Las cartas de Flaubert a Louise Colet

El martes 4 de agosto de 1846, Gustave Flaubert escribió su primera carta de amor a Louise Colet. Se despide con cálidas efusiones amorosas, besándola reiteradamente «en ese sitio que me gusta de tu piel, tan suave, en tu pecho, donde apoyo mi corazón». Incluso los osos se ponen tiernos cuando están recién enamorados. Era su primera carta después de que hicieran el amor. La correspondencia duró casi nueve años, y pasó por todas las fases del amor y del desamor, de la pasión, del egoísmo y del interés. La última carta es del 6 de marzo de 1855. Sumamente lacónica, dice así: «Señora: Me he enterado de que se había tomado la molestia de venir tres veces, ayer por la tarde, a mi casa. No estaba. Y, temiendo las afrentas que semejante persistencia por su parte podía atraerle por la mía, la cortesía me induce a advertirle que nunca estaré. Le saludo atentamente.» Desenamorado, saciado y harto, el oso muestra ahora sus garras y su carácter huraño. No hay, obviamente, ningún beso que tenga por destino los pechos de Louise.  

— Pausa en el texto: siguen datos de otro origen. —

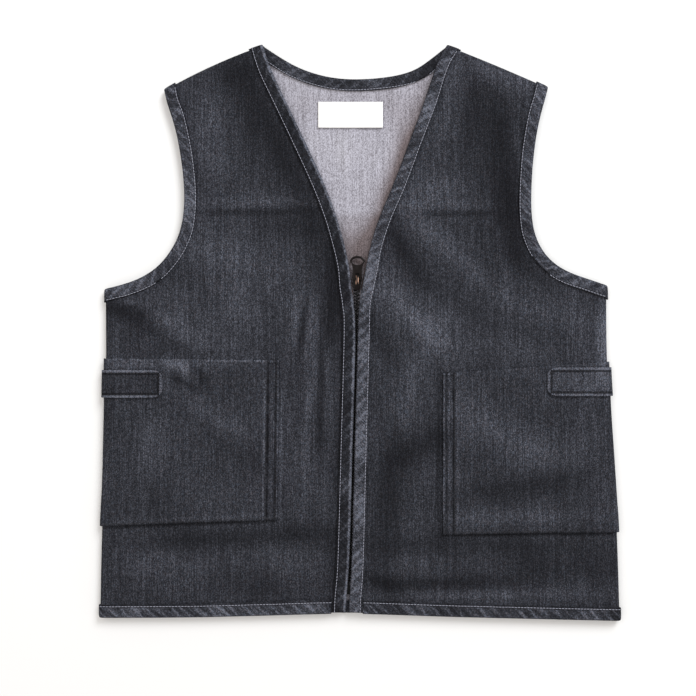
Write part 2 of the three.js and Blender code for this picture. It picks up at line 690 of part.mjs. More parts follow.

Son 168 cartas, las primeras apasionadas y ardientes, al ritmo de una cada día. Luego las cartas se espacian y el amante deja lugar al escritor y al pensador, a un maestro pedante que alecciona a Louise sobre todo lo divino y lo humano, mientras que ella solo habla de amor. A veces, después de cartas repletas de reproches por parte de ella, se hablan de usted, luego regresan al tuteo. La penúltima carta es del 29 de abril de 1854 y, aunque fría y distante, incluye un abrazo, tal vez el último. Entre el 29 de abril de 1854 y el 6 de marzo de 1855, nada. Sin duda debieron escribirse, pero las cartas han desaparecido. ¿Las destruyó Louise por considerarlas ofensivas? En cualquier caso, Louise preservó el resto del epistolario de Flaubert, mientras que las cartas de Louise a su amante han desaparecido. Se dice que las quemó la sobrina de Flaubert, Carolina, pero también pudo acabar con ellas el propio escritor.

Las cartas son un documento literario de gran valor para conocer a Flaubert y sus sentimientos y opiniones, para enterarnos del laborioso parto que le supuso Madame Bovary y, sobre todo, para aproximarnos al mundo peculiar de los amantes. Quien las lea posiblemente le dará la razón a Julian Barnes en El loro de Flaubert, cuando cede la palabra a Louise Colet para que ofrezca su versión, silenciada por el peso enorme de la fama del escritor. Louise admite que la historia se pondrá al lado de Flaubert, el hombre, el ermitaño, el genio, y que sólo verá en ella a una mujer ambiciosa que le hacía perder el tiempo con sus exigencias sentimentales, que le impedía escribir su obra. Barnes hace decir a Louise que Flaubert era misántropo, egoísta y soberbio, un loro enguantado, un insufrible provinciano, pero que ella lo amó y que él no sabía amar, que su capacidad de amor estaba bloqueada. Flaubert, en una carta impresentable, llega a decirle que sea menos mujer y que él la ve como hermafrodita, la cabeza de hombre, el sexo de mujer. «Sé mujer solo en la cama», la insulta el que posiblemente haya sido uno de los amantes más desconsiderados de la historia, un hombre que no superaría los requisitos de lo que hoy es políticamente correcto. Pero qué importancia tiene: mucho de cuanto resulta sugestivo suele ser más o menos incorrecto, y vivir no ha sido nunca una cuestión de urbanidad y buenos modales. Siempre será instructivo, no solo desde el punto de vista literario, leer las cartas de Flaubert a Louise y, a continuación, dar la palabra a Louise y leer «La versión de Loui¬se Colet», contenida en la novela de Julian Barnes El loro de Flaubert. Dos antídotos de lujo contra las incontables banalidades que se nos ofrecen desde todas partes. Un viaje sin rodeos a los abismos del egoísmo, la vanidad, los celos y la interminable lucha de los sexos; una incursión por los cenagosos territorios del amor, la indiferencia y el menosprecio.